Data records:
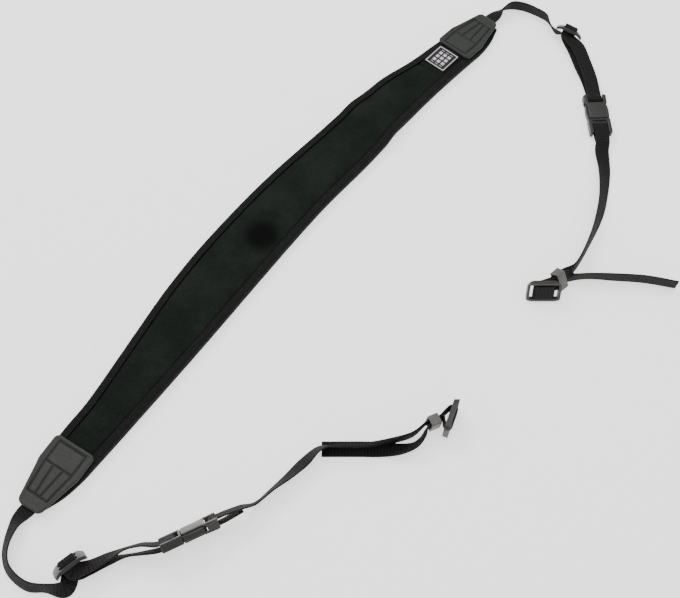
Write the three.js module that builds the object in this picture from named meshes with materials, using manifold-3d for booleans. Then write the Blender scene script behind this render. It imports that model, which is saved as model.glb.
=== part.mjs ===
// A camera neck strap laid out on a table: a padded neck band with an end tab at each end,
// and from each tab a narrow webbing with a three-bar glide, a side-release buckle,
// a keeper loop and the slider that the camera hangs on. Millimetres, +Z up.
import * as THREE from 'three';
import { mergeVertices } from 'three/addons/utils/BufferGeometryUtils.js';
import Module from 'manifold-3d';

const wasm = await Module();
wasm.setup();

// ---------------------------------------------------------------- driving sizes

const GAP = 0.3; // clearance kept between touching pieces
const WEB = { wide: 12, thick: 1.3 };
const PAD = { x: -61, y: 18, heading: 52.5, steps: 40 };
const BINDING = { wide: 6.5, thick: 0.8 };
const TAB = { long: 54, shoulder: 20, wide: 35, narrow: 19.6, thick: 2.2, corner: 4, slope: 1.9 };
const LABEL = { long: 24, wide: 22, thick: 0.6, along: 224.6, across: 1.4, heading: -4 };
const GLIDE = { long: 15.4, wide: 24.5, thick: 2.2, bar: 2.6, slot: 4.3, slotWide: 14, curl: 2.4 };
const BUCKLE = {
  half: 21, wide: 20.5, thick: 7.4, wall: 1.3, mouth: -5, bar: 2.6, slotWide: 13.2, socketBar: 17.3, plugBar: 12.2,
};
const SLIDER = { long: 26.5, wide: 17.5, thick: 2.4, slot: 4.7, slotWide: 13.4, reach: 8.8 };
const KEEPER = { long: 7.6, wall: 1.2, inside: 6.2 };

// The neck band, measured from the middle of the straight line between its tabs:
// how far each edge lies from that line, how thick the band is and how far it lifts off the table.
const BAND = [
  { along: -289, left: 3, right: 13, thick: 3.2, lift: 0 },
  { along: -272, left: 9, right: 18.6, thick: 3.4, lift: 0 },
  { along: -256, left: 13.2, right: 20.8, thick: 4.8, lift: 0 },
  { along: -240, left: 16.2, right: 21, thick: 6.6, lift: 0 },
  { along: -207, left: 18.8, right: 20.4, thick: 7, lift: 0 },
  { along: -152, left: 28.5, right: 19, thick: 7, lift: 0 },
  { along: -103, left: 37, right: 17.3, thick: 7, lift: 0 },
  { along: -57, left: 41.7, right: 15.3, thick: 7, lift: 0 },
  { along: 0, left: 43.3, right: 13.2, thick: 7, lift: 0 },
  { along: 40, left: 42.3, right: 12.8, thick: 7, lift: 0 },
  { along: 87, left: 38.8, right: 14.8, thick: 7, lift: 0 },
  { along: 117, left: 36.2, right: 15.6, thick: 7, lift: 1.4 },
  { along: 133, left: 35.2, right: 15, thick: 7, lift: 3.2 },
  { along: 150, left: 33.6, right: 14.8, thick: 7, lift: 1 },
  { along: 175, left: 30.8, right: 15.2, thick: 7, lift: 0 },
  { along: 207, left: 22.4, right: 17.2, thick: 7, lift: 0 },
  { along: 240, left: 16.6, right: 20.2, thick: 6.6, lift: 0 },
  { along: 256, left: 13.6, right: 21.6, thick: 4.8, lift: 0 },
  { along: 272, left: 9, right: 20.6, thick: 3.4, lift: 0 },
  { along: 289, left: 3.4, right: 16.6, thick: 3.2, lift: 0 },
];

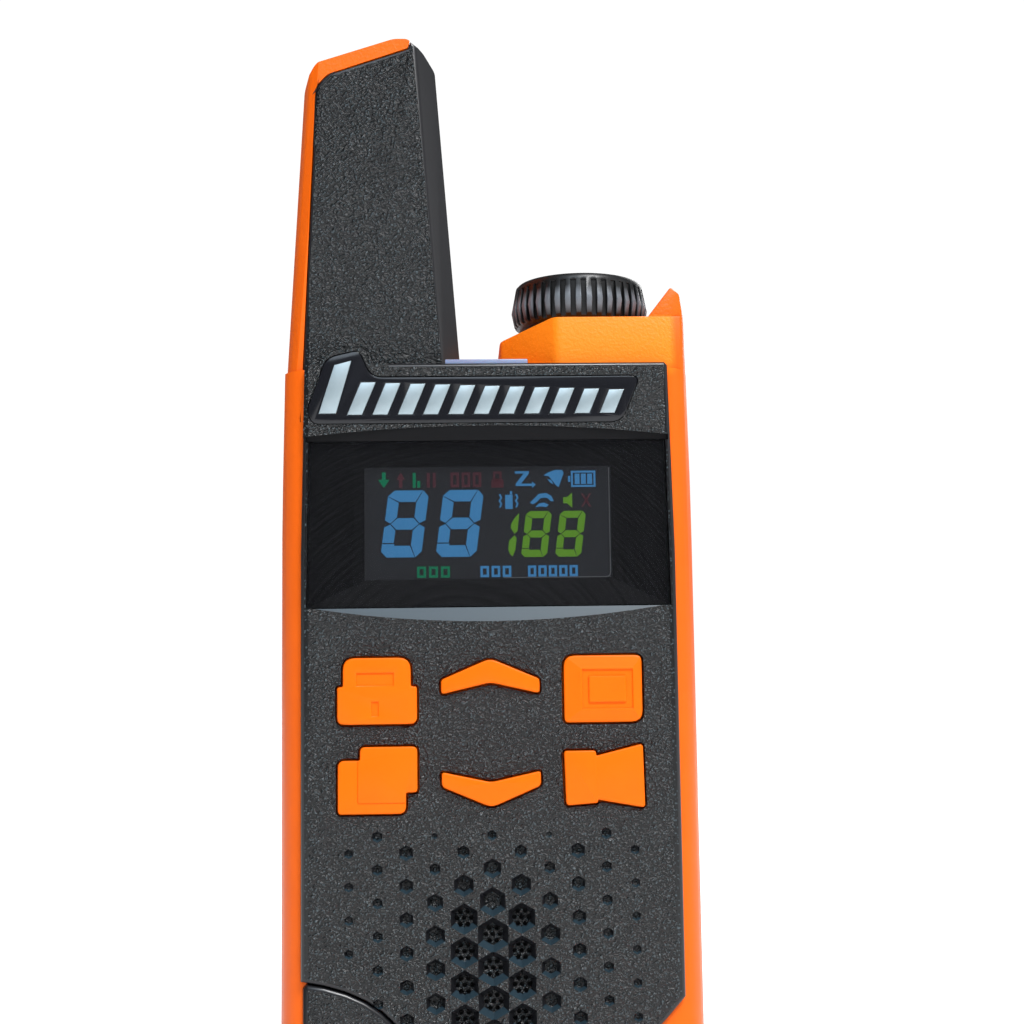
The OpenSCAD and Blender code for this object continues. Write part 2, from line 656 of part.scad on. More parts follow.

# [WHAT THE TASK ASKS]
Return the listing above in its exact form.

# [CORRECT RESULT]
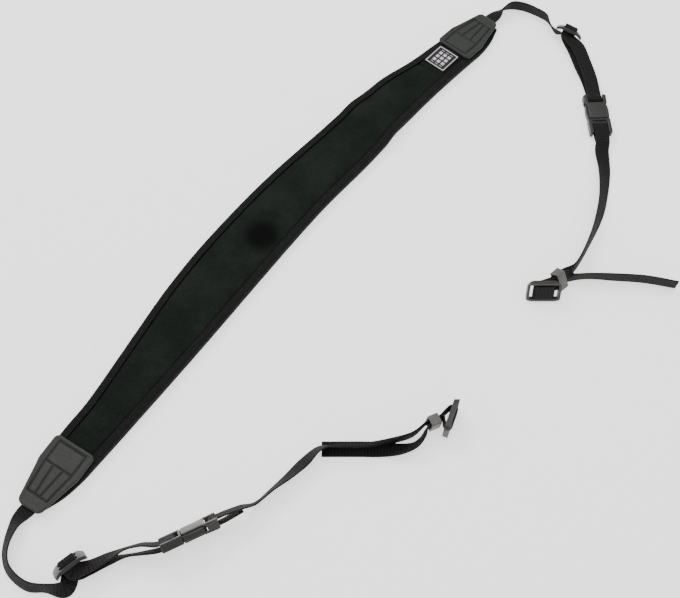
Write the three.js module that builds the object in this picture from named meshes with materials, using manifold-3d for booleans. Then write the Blender scene script behind this render. It imports that model, which is saved as model.glb.
=== part.mjs ===
// A camera neck strap laid out on a table: a padded neck band with an end tab at each end,
// and from each tab a narrow webbing with a three-bar glide, a side-release buckle,
// a keeper loop and the slider that the camera hangs on. Millimetres, +Z up.
import * as THREE from 'three';
import { mergeVertices } from 'three/addons/utils/BufferGeometryUtils.js';
import Module from 'manifold-3d';

const wasm = await Module();
wasm.setup();

// ---------------------------------------------------------------- driving sizes

const GAP = 0.3; // clearance kept between touching pieces
const WEB = { wide: 12, thick: 1.3 };
const PAD = { x: -61, y: 18, heading: 52.5, steps: 40 };
const BINDING = { wide: 6.5, thick: 0.8 };
const TAB = { long: 54, shoulder: 20, wide: 35, narrow: 19.6, thick: 2.2, corner: 4, slope: 1.9 };
const LABEL = { long: 24, wide: 22, thick: 0.6, along: 224.6, across: 1.4, heading: -4 };
const GLIDE = { long: 15.4, wide: 24.5, thick: 2.2, bar: 2.6, slot: 4.3, slotWide: 14, curl: 2.4 };
const BUCKLE = {
  half: 21, wide: 20.5, thick: 7.4, wall: 1.3, mouth: -5, bar: 2.6, slotWide: 13.2, socketBar: 17.3, plugBar: 12.2,
};
const SLIDER = { long: 26.5, wide: 17.5, thick: 2.4, slot: 4.7, slotWide: 13.4, reach: 8.8 };
const KEEPER = { long: 7.6, wall: 1.2, inside: 6.2 };

// The neck band, measured from the middle of the straight line between its tabs:
// how far each edge lies from that line, how thick the band is and how far it lifts off the table.
const BAND = [
  { along: -289, left: 3, right: 13, thick: 3.2, lift: 0 },
  { along: -272, left: 9, right: 18.6, thick: 3.4, lift: 0 },
  { along: -256, left: 13.2, right: 20.8, thick: 4.8, lift: 0 },
  { along: -240, left: 16.2, right: 21, thick: 6.6, lift: 0 },
  { along: -207, left: 18.8, right: 20.4, thick: 7, lift: 0 },
  { along: -152, left: 28.5, right: 19, thick: 7, lift: 0 },
  { along: -103, left: 37, right: 17.3, thick: 7, lift: 0 },
  { along: -57, left: 41.7, right: 15.3, thick: 7, lift: 0 },
  { along: 0, left: 43.3, right: 13.2, thick: 7, lift: 0 },
  { along: 40, left: 42.3, right: 12.8, thick: 7, lift: 0 },
  { along: 87, left: 38.8, right: 14.8, thick: 7, lift: 0 },
  { along: 117, left: 36.2, right: 15.6, thick: 7, lift: 1.4 },
  { along: 133, left: 35.2, right: 15, thick: 7, lift: 3.2 },
  { along: 150, left: 33.6, right: 14.8, thick: 7, lift: 1 },
  { along: 175, left: 30.8, right: 15.2, thick: 7, lift: 0 },
  { along: 207, left: 22.4, right: 17.2, thick: 7, lift: 0 },
  { along: 240, left: 16.6, right: 20.2, thick: 6.6, lift: 0 },
  { along: 256, left: 13.6, right: 21.6, thick: 4.8, lift: 0 },
  { along: 272, left: 9, right: 20.6, thick: 3.4, lift: 0 },
  { along: 289, left: 3.4, right: 16.6, thick: 3.2, lift: 0 },
];

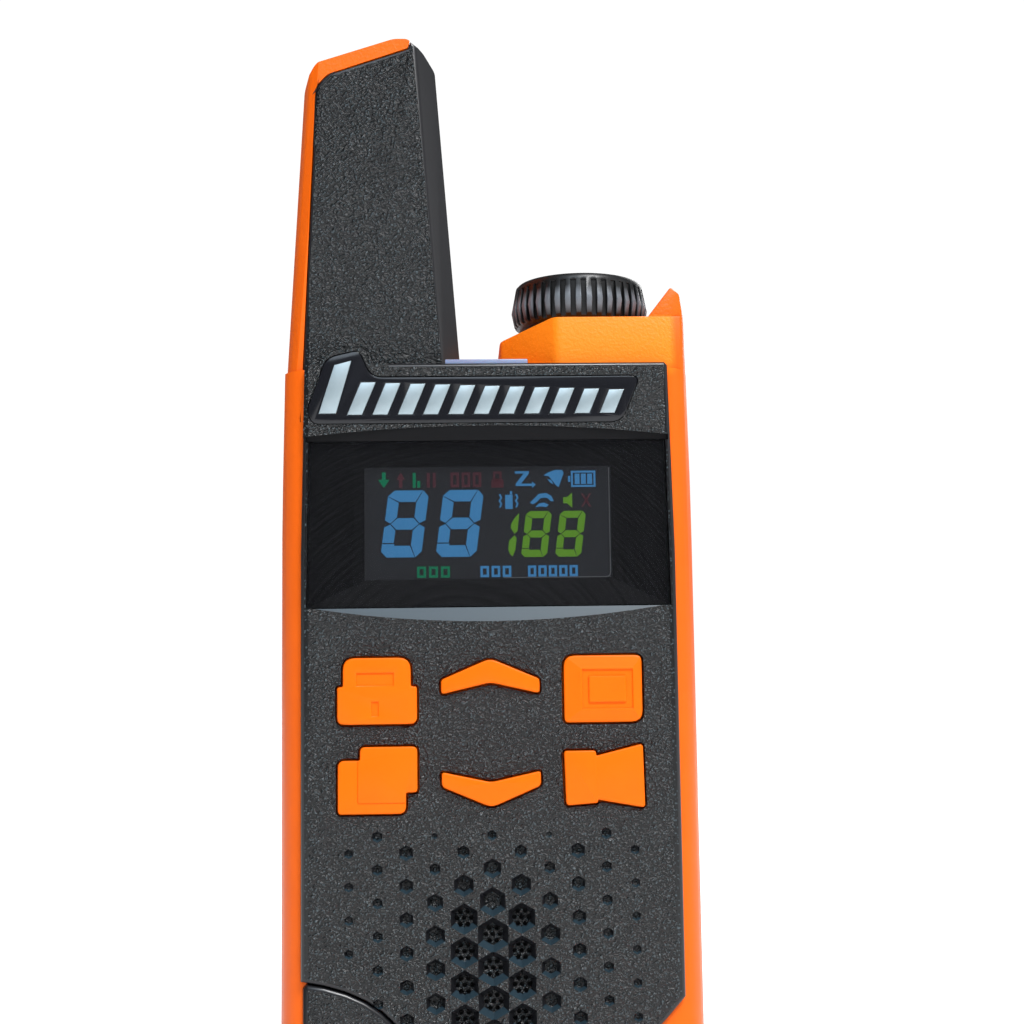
The OpenSCAD and Blender code for this object continues. Write part 2, from line 656 of part.scad on. More parts follow.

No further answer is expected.